Have you ever wondered how we make die-cut stickers or labels? Or even what a die-cut is? This article will help you understand what a die-cut sticker is and how technology has evolved to using lasers in our simple sticker-making process.
First off, what are die-cut stickers?
A die-cut sticker is cut according to the design’s unique shape, rather than a kiss-cut sticker, which has a larger backing than the design.
How die-cut stickers are made then vs now?
The term die-cut has stuck around today, but the process itself has improved even more efficiently due to advances in technology such as lasers. Back in the day, die-cutting machines used a thin, razor-sharp blade that was pre-formed into a specific design or outline. Similar to an automated cookie-cutter, this sharp mold cuts the decals into the desired shape.
Standard dies included basic geometric shapes like circles, ovals, starbursts, and squares/rectangles with rounded corners. Additionally, custom dies can create just about any shape imaginable: a guitar, a bicycle, a corporate symbol, or a trademark. This die-cutting method raises your sticker’s price since it requires that specially made die.
Today, we create these die-cut stickers by cutting around the edge of your design using a CO2 laser. The laser beam is, in fact, a column of very high-intensity light. Using a laser, we have expanded our possibilities for creating stickers while also saving you money.
In addition to that, it lasts longer than rotary die cutters. It only needs a climate-controlled environment without too much humidity. This environment maintains laser stability, and it has interior components that are sensitive to heat. Though it may be more expensive than other machines, our laser cutter will outlast these alternatives. This is because it doesn’t have a mold or knife that needs sharpening or frequent replacements.
Let’s break it down step by step. To start, we load the roll of printed material onto the bottom of the machine. The end of the roll is fed through the machine, and then we splice the previous roll into this new roll, so it’s easier to keep the orders moving. With that being secure, we put the laminate on the roller. We offer a gloss laminate and a matte laminate for stickers and labels.
Next, we check the order to see which laminate the customer chose, and we load that laminate onto the machine. The laminate is fed onto the knit roller and “married” to the paper material. It sticks to each other, giving an excellent bond between both materials because of the roller’s pressure.
Once that is done, our system computer finds the correct art file containing the die-cut line. Once found, the computer uses that information in the art file to cut out that shape. We print a series of blank cut lines before the colored design to make our cuts more exact. The blanks run through our laser before the actual design. The cut line thus matches up exactly once that design goes through the laser.

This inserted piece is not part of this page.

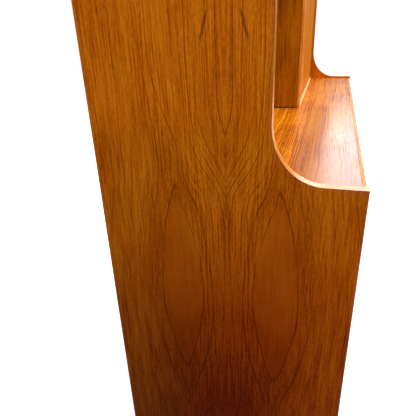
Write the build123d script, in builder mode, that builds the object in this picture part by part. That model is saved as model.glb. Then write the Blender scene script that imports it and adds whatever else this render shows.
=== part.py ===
from build123d import *
import os
from math import atan2, cos, degrees, hypot, radians, sin, tan

# Teak secretary desk: a deep chest of three drawers carries a shallower cabinet with
# an open book bay on the left and a fold-down writing flap on the right.
# X runs across the width, +Y to the back, +Z up; the origin is on the floor below the
# middle of the whole footprint. Millimetres throughout.

os.makedirs("parts", exist_ok=True)

# Carcase
overall_width = 1130
side_depth = 420
overall_height = 1190
case_bottom = 150
panel = 16
board = 18
lip = 6
tip_height = 740
step = 138
curve_run = 78
curve_rise = 88
ledge_drop = 5
board_recess = 2
back_thickness = 6
back_inset = 2
back_reveal = 1

# Drawers
drawer_recess = 3
front_thickness = 18
front_heights = (210, 180, 150)
front_gap = 2
side_gap = 1.5
box_depth = 365
box_side = 12
box_clearance = 5
box_rise = 12
box_drop = 14
ply = 4
bottom_rise = 6
groove_depth = 5
groove_start = 15
groove_play = 0.2
drawer_back_thickness = 12
drawer_back_inset = 4
drawer_back_drop = 8
runner = 10
runner_length = 350
runner_set_back = 46

# Knobs
knob_length = 22
knob_base = 9
knob_face = 15
knob_chamfer = 2
knob_tenon = 5
tenon_length = 12
knob_spacing = 620
flap_knob_drop = 38

# Book bay and letter rack
shelf_height = 1035
shelf_set_back = 10
shelf_back_gap = 1
pin_radius = 2.5
pin_pitch = 32
pin_inset = 45
letter_shelf_height = 985
letter_shelf_thickness = 10
letter_rack_set_back = 22
partition_set_back = 8
partition_thickness = 6
partition_count = 2

# Writing flap, its piano hinge and its stay
flap_recess = 7
flap_thickness = 16
flap_top_gap = 2
knuckle_radius = 2.5
knuckle_gap = 0.3
knuckle_pitch = 20
leaf_thickness = 1
leaf_reach = 15
leaf_rise = 0.8
hinge_pin_radius = 1
stay_pivot_back = 27
stay_pivot_up = 127
stay_guide_angle = 55
stay_width = 12
stay_thickness = 2.5
stay_side_gap = 5
stay_play = 0.5
stud_radius = 2.5
rivet_head = 1.5
rivet_radius = 4.5
ear_thickness = 2
foot_thickness = 1.5
foot_width = 20
foot_height = 36
foot_corner = 2
catch_radius = 4
catch_depth = 10
catch_offset = 70
ball_radius = 2.5

# Legs
leg_inset = 75
leg_cleat_width = 60
leg_cleat_thickness = 22
leg_cleat_margin = 35
leg_top_radius = 18
leg_foot_radius = 10
leg_splay = 6
glide_radius = 8
leg_overrun = 8
glide_thickness = 3
bolt_radius = 4
bolt_up = 16
bolt_down = 25

# Dowels and screws
dowel_radius = 4
dowel_in_board = 19
dowel_in_panel = 9
dowels_per_end = 4
upper_dowel_margin = 30
lower_dowel_margin = 45
divider_dowel_margin = 60
hole_spare = 0.5
fit_play = 0.05
screw_radius = 1.75
screw_head_radius = 3.4
screw_length = 25
screws_per_row = 5
screw_margin = 40

# Places worked out from the dimensions above
knob_proud = knob_length - drawer_recess
front = -(side_depth + knob_proud) / 2 + knob_proud
back = front + side_depth
upper_front = front + step
inner_x = overall_width / 2 - panel
ledge_top = tip_height - ledge_drop
ledge_bottom = ledge_top - board
top_bottom = overall_height - board
board_back = back - back_inset - back_thickness
board_front = front + board_recess
upper_board_front = upper_front + board_recess
divider_x = panel / 2
curve_centre = (upper_front - curve_run, tip_height + curve_rise)
flap_face = upper_front + flap_recess
flap_inner = flap_face + flap_thickness
axis_y = flap_face - knuckle_radius - knuckle_gap
axis_z = ledge_top + knuckle_radius + knuckle_gap
flap_bottom = axis_z + leaf_rise + leaf_thickness
flap_top = top_bottom - flap_top_gap
flap_x = (divider_x + side_gap, inner_x - side_gap)
flap_middle = (flap_x[0] + flap_x[1]) / 2
cleat_x = overall_width / 2 - leg_inset


def save(piece, label):
    """Label a finished piece and write it to its own file."""
    piece.part.label = label
    export_step(piece.part, f"parts/{label}.step")


def slab(x, y, z, drillings=(), slots=()):
    """A board between x, y and z limits, with round holes and rectangular grooves."""
    with BuildPart() as piece:
        with BuildSketch(Plane.XY.offset(z[0])):
            with Locations(((x[0] + x[1]) / 2, (y[0] + y[1]) / 2)):
                Rectangle(x[1] - x[0], y[1] - y[0])
        extrude(amount=z[1] - z[0])
        for plane, points, radius, depth in drillings:
            with BuildSketch(plane):
                with Locations(*points):
                    Circle(radius)
            extrude(amount=depth, mode=Mode.SUBTRACT)
        for slot_x, slot_y, slot_z in slots:
            with BuildSketch(Plane.XY.offset(slot_z[0])):
                with Locations(((slot_x[0] + slot_x[1]) / 2, (slot_y[0] + slot_y[1]) / 2)):
                    Rectangle(slot_x[1] - slot_x[0], slot_y[1] - slot_y[0])
            extrude(amount=slot_z[1] - slot_z[0], mode=Mode.SUBTRACT)
    return piece


def spread(low, high, count, margin):
    """Evenly spaced places from one end of a board to the other."""
    pitch = (high - low - 2 * margin) / (count - 1)
    return [low + margin + pitch * index for index in range(count)]


# Dowel places: each board end carries a row, and the divider stands on two at each end
upper_dowels = spread(upper_board_front, board_back, dowels_per_end, upper_dowel_margin)
lower_dowels = spread(board_front, board_back, dowels_per_end, lower_dowel_margin)
dowel_rows = {
    "top": (upper_dowels, overall_height - board / 2),
    "ledge": (lower_dowels, ledge_top - board / 2),
    "bottom": (lower_dowels, case_bottom + board / 2),
}
divider_dowels = [
    (0, upper_board_front + divider_dowel_margin),
    (0, board_back - divider_dowel_margin),
]


def end_holes(row):
    """Dowel holes in both ends of one board."""
    places, height = dowel_rows[row]
    points = [(y, height) for y in places]
    depth = dowel_in_board + hole_spare
    return [
        (Plane.YZ.offset(-inner_x), points, dowel_radius, depth),
        (Plane.YZ.offset(inner_x), points, dowel_radius, -depth),
    ]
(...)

Another cool thing about this system is that we print an eye marker on every roll, which lets the machine know when to fire the laser. So, when it scans the eye marker, it shoots out the laser and then waits for the other eye marker to cut again! This little line is incredible because we can go from one shape to another, for instance, a rectangle to a circle, without switching jobs. This process makes it easier for us to get one job done to the next in the most efficient way possible.
How does the laser fit in our process of creating die-cut stickers and labels?
Laser-cutting has brought us many benefits, some of them being:
- It wastes less material around the shapes. This method is undoubtedly better for the environment.
- The process is generally cost-effective and efficient.
- You can achieve complex shapes without an increase the cost.
What is the importance of having the latest technology?
Using a laser to cut stickers and labels offers businesses a unique and genuinely customizable packaging experience. Luxury packaging, as we all know, communicates a high-end, sophisticated feel but can be expensive to produce.
This process offers high-quality accuracy in the overall design while producing large volume orders efficiently! It also provides a diverse range of shapes. It truly separates custom packaging from stock packaging and allows businesses to get creative.